▸ Challenge:
Repeat the lines of the data that follow, please, starting at the first and stopping after the one with "on its front.".

· · · · · · ·

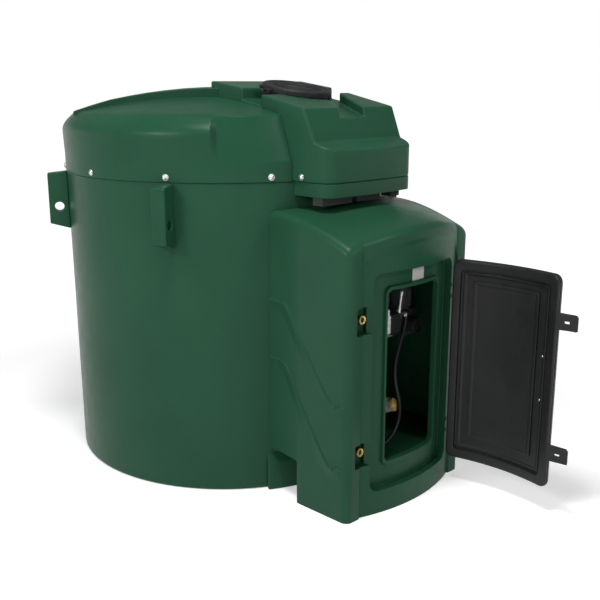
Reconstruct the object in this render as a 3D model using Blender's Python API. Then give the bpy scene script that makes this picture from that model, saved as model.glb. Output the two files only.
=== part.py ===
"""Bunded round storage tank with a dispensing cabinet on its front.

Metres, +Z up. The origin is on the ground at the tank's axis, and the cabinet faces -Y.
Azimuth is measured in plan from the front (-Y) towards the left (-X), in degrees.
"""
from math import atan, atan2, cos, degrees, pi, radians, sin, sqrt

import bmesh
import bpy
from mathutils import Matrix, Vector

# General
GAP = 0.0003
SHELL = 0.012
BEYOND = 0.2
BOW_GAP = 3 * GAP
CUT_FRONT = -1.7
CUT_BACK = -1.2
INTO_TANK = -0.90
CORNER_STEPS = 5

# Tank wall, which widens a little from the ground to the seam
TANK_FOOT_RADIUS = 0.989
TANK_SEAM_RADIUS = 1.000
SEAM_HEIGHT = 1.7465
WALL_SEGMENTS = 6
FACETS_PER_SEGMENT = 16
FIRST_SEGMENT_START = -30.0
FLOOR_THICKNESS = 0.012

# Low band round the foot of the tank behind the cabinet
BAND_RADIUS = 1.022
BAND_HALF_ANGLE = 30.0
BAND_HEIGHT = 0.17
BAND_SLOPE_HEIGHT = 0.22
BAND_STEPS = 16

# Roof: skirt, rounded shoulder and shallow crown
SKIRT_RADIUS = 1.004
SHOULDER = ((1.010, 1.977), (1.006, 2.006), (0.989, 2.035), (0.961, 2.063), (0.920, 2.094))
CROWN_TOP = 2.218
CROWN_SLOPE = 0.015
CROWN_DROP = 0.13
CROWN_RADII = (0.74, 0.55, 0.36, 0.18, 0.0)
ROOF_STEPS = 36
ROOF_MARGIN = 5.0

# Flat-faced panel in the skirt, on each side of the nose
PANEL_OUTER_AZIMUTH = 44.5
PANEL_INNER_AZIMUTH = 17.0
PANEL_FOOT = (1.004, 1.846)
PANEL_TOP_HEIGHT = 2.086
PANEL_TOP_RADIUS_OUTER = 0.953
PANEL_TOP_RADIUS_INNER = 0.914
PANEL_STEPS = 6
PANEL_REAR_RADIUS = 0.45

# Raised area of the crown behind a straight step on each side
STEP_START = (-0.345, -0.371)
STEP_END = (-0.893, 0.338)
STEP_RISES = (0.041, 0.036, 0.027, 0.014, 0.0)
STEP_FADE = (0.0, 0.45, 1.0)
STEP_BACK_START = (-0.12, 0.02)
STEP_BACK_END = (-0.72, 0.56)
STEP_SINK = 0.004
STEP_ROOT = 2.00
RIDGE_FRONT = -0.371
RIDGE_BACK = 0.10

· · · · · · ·

▸ Final result:
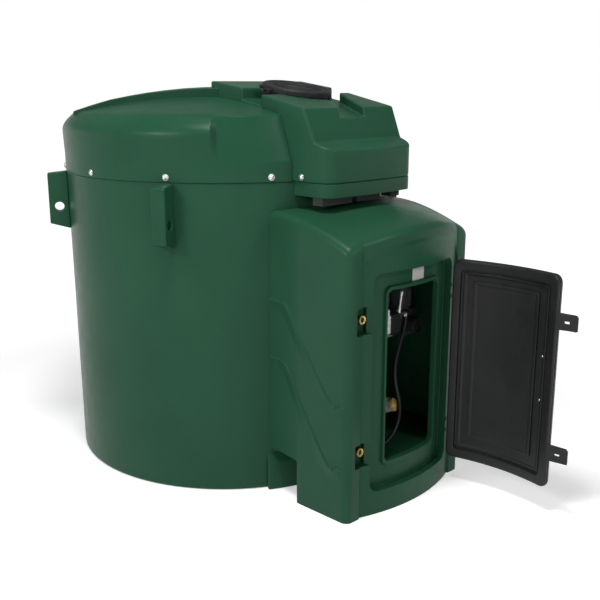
Reconstruct the object in this render as a 3D model using Blender's Python API. Then give the bpy scene script that makes this picture from that model, saved as model.glb. Output the two files only.
=== part.py ===
"""Bunded round storage tank with a dispensing cabinet on its front.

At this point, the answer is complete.